Very important if this is a public development-oriented housing finance product. But your proposal still needs measurable implementation, not generic commitments.

Can this replace traditional mortgage programs?

Usually no. Think of it as a dedicated instrument that should complement your normal product stack, unless the official terms explicitly replace one.

Common mistakes that reduce approval probability

Mistake 1: Overstating readiness

Teams often claim they already run green lending but cannot show internal standards. Publish definitions and examples.

Mistake 2: Basing strategy on one PDF only

Relying only on a scraped summary leads to mismatched requirements and avoidable rejections. Build an institution-level verification trail.

Mistake 3: Underbuilding the post-approval system

Lenders can lose a facility if they cannot report performance indicators consistently after disbursement.
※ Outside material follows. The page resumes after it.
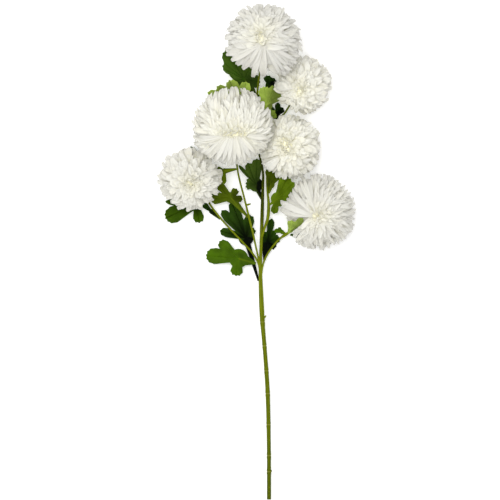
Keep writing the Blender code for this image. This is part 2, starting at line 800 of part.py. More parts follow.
def petal_mesh(name, bloom, theta, phi, width, length):
    """A blade with a flat face towards the heart and a keel behind it, rooted inside the core."""
    side, up, face = bloom_frame(bloom)
    sweep = Vector(bloom.sweep)
    push = (math.cos(phi) * sweep.x + math.sin(phi) * sweep.y) * math.sin(min(theta * 1.6, math.pi)) ** 2
    theta = theta + push
    spoke = side * math.cos(phi) + up * math.sin(phi)
    out = face * math.cos(theta) + spoke * math.sin(theta)
    inward = face * math.sin(theta) - spoke * math.cos(theta)
    across = out.cross(inward)
    curl = 0.10 - 0.20 * min(1.0, theta / math.radians(110))
    centre = Vector(bloom.centre)

    def place(share, half_width, lift):
        reached = share * bloom.radius * (1 + (length - 1) * max(0.0, (share - 0.5) * 2))
        bend = curl * bloom.radius * max(0.0, (share - CORE_SHARE) / (1 - CORE_SHARE)) ** 2
        at = centre + out * reached + inward * (bend + lift) + across * half_width
        return squeezed(at, name)

    root, tip = place(PETAL_ROOT, 0, 0), place(1.0, 0, 0)
    shoulder = [place(PETAL_SHOULDER, w, lift) for w, lift in ((-width, 0), (width, 0), (0, -PETAL_KEEL))]
    bm = bmesh.new()
    first, last = bm.verts.new(root), bm.verts.new(tip)
    ring = [bm.verts.new(p) for p in shoulder]
    for a, b in zip(ring, ring[1:] + ring[:1]):
        bm.faces.new((first, a, b))
        bm.faces.new((last, b, a))
    return mesh_from(bm, "petal")


def is_clear(mesh, greens):
    tree = tree_of(mesh)
    if any(tree.overlap(green) for green, _ in greens):
        return False
    return all(green.find_nearest(p, room)[0] is None for p in edge_samples(mesh) for green, room in greens)


def bent_clear(name, bloom, theta, phi, width, greens):
    """The petal's mesh, tipped or shortened until it is clear of leaves and stalks, or None."""
    for length in LENGTH_TRIES:
        for tilt in TILT_TRIES:
            mesh = petal_mesh(name, bloom, theta - math.radians(tilt), phi, width, length)
            if is_clear(mesh, greens):
                return mesh
            bpy.data.meshes.remove(mesh)
    return None


def petal_places(bloom, draw):
    """(angle from the face, angle round it) of each petal, ring by ring."""
    calyx = unit(bloom.calyx_way)
    side, up, face = bloom_frame(bloom)
    for ring, degrees in enumerate(RING_ANGLES):
        count = max(3, round(2 * math.pi * math.sin(math.radians(degrees)) / PETAL_SPACING))
        for i in range(count):
            phi = 2 * math.pi * (i + 0.5 * (ring % 2)) / count + draw.uniform(-0.06, 0.06)
            theta = math.radians(degrees) + draw.uniform(-0.04, 0.04)
            out = face * math.cos(theta) + (side * math.cos(phi) + up * math.sin(phi)) * math.sin(theta)
            if out.dot(calyx) < math.cos(math.radians(46)):
                yield theta, phi


def make_bloom(name, bloom, greens, home, cutter):
    draw = random.Random(SEED + list(BLOOMS).index(name))
    petals = collection("petals")
    half_width = bloom.radius * PETAL_SPACING * PETAL_GAP_SHARE / 2
    for theta, phi in petal_places(bloom, draw):
        mesh = bent_clear(name, bloom, theta, phi, half_width, greens)
        if mesh:
            add_object("petal", mesh, petals)
    bm = bmesh.new()
    bmesh.ops.create_icosphere(bm, subdivisions=2, radius=bloom.radius * CORE_SHARE)
    way = unit(bloom.calyx_way)
    for vertex in bm.verts:
        vertex.co -= way * max(0.0, vertex.co.dot(way) - seat_depth(bloom))
    bmesh.ops.translate(bm, vec=bloom.centre, verts=bm.verts)
    return joined("bloom_" + name, mesh_from(bm, "core"), petals, home, "petal", cutter)


def table_cutter(home):
    """A block whose top is the table, which flattens what rests there."""
    bm = bmesh.new()
    bmesh.ops.create_cube(bm, size=1.0)
    bmesh.ops.scale(bm, vec=(1.0, 1.4, 0.1), verts=bm.verts)
    bmesh.ops.translate(bm, vec=(0.0, 0.0, -0.05), verts=bm.verts)
    cutter = add_object("table_block", mesh_from(bm, "table_block"), home)
    cutter.hide_render = True
    cutter.display_type = "WIRE"
    return cutter


def main():
    clear_scene()
    spray = collection("pompon_chrysanthemum")
    helpers = collection("cutters")
    cutter = table_cutter(helpers)
    stem = make_stem(spray, cutter)
    stem_tree = tree_of(stem.data)
    greens = [(stem_tree, PETAL_CLEARANCE)]
    for name, leaf in LEAVES.items():
        leaf_tree = make_leaf(name, leaf, stem_tree, spray)
        greens.append((leaf_tree, LEAF_THICKNESS / 2 + PETAL_CLEARANCE))
    for name, bloom in BLOOMS.items():
        calyx = make_calyx(name, bloom, spray)
        greens.append((tree_of(calyx.data), PETAL_CLEARANCE))
    for name, bloom in BLOOMS.items():
        make_bloom(name, bloom, greens, spray, cutter)


main()
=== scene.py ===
"""The looks of a cut spray of white pompon chrysanthemum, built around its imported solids.

Lengths are metres, but for the routes and the leaves, which are listed in millimetres. The stem runs along Y
with its cut end at -Y, and Z points up from the table at Z = 0.
"""

import math
import random
from collections import namedtuple

import bmesh
import bpy
import numpy as np
from bpy.props import FloatProperty, FloatVectorProperty, IntProperty, PointerProperty
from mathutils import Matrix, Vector
from mathutils.bvhtree import BVHTree


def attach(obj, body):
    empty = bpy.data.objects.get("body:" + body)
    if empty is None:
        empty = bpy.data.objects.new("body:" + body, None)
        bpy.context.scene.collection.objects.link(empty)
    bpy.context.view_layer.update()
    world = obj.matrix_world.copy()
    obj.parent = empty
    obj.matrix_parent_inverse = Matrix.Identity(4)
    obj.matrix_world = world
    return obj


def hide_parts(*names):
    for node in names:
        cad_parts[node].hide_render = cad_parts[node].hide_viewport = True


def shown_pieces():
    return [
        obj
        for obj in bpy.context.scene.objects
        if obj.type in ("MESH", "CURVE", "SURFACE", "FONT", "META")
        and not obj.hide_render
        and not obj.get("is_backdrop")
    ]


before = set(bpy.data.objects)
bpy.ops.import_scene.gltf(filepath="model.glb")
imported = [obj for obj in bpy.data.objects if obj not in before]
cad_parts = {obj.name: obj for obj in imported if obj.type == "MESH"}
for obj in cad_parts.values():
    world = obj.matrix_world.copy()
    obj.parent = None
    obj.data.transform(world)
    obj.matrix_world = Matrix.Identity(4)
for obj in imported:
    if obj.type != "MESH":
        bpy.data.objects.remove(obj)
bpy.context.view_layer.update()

bl_info = {
    "name": "Pompon Chrysanthemum Spray",
    "version": (1, 0, 0),
    "blender": (4, 5, 0),
    "location": "3D View > Sidebar > Spray",
    "description": "Builds a cut spray of white pompon chrysanthemum with its stage",
    "category": "Object",
}

# The stem and its stalks. A swelling is its middle, its reach and its height. Below the fork its middle and
# reach are shares of the way up to the fork, above it they lie along Y, and on a stalk its middle is a point.
# A joint's ring and its groove are a reach and a height
STEM_FOOT_RADIUS = 0.0030
STEM_FORK_RADIUS = 0.0023
STEM_TIP_RADIUS = 0.0015
STEM_TAPER_LENGTH = 0.15
LOWER_SWELLINGS = ((0.84, 0.13, 0.0011), (0.50, 0.20, 0.0005))
UPPER_SWELLING = (0.055, 0.045, 0.0007)
STALK_RADIUS = 0.0014
STALK_FLARE = 0.45
STALK_FLARE_REACH = 0.007
STALK_SWELLINGS = (((0.0400, 0.0240, 0.0094), 0.006, 0.0010), ((0.0152, 0.0560, 0.0122), 0.022, 0.0010))
FORK_Y = -0.022
JOINTS_Y = (-0.3075, -0.2850, -0.2415, -0.1980, -0.1660, -0.1310, -0.0975)
JOINT_RING = (0.0030, 0.0006)
JOINT_GROOVE = (0.0010, 0.0008)
CALYX_ENTRY = 0.007
RIBS = 5
RIB_TURN = 6.0
THICK_TUBE = 0.002
STEM_LIFT = 0.0001
STEM_STEP = 0.0013
STALK_STEP = 0.0018
STEM_SIDES = 20
STUB_RINGS = 9
STUB_ROUNDING = 0.97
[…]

Mistake 4: Weak governance approvals

If your board has not approved green strategy and implementation roles, delay is likely inevitable.

What to do next (today)

  1. Capture your internal decision: check the official source, monitor, or wait.
  2. If you want to apply, prepare the baseline pack listed above.
  3. Use official channels to confirm the active call status before drafting full submissions.
  4. Ask RHA for the precise call document and keep all communication on record.
  5. Update your team timeline so legal and credit do not become bottlenecks at the end.

Official references

Bottom line

This is a promising category of opportunity if your institution is already in housing finance and can operationalize verified green lending standards. It is less promising if the program has not been clearly confirmed as active in the official documents and channels you use for submission.

The best position is to proceed in phases:

  • Confirm the current call.
  • Build evidence, not narrative.
  • Keep your proposal practical and auditable.

That approach protects your organization from spending months on a call that may no longer be open, and improves your chances if it is.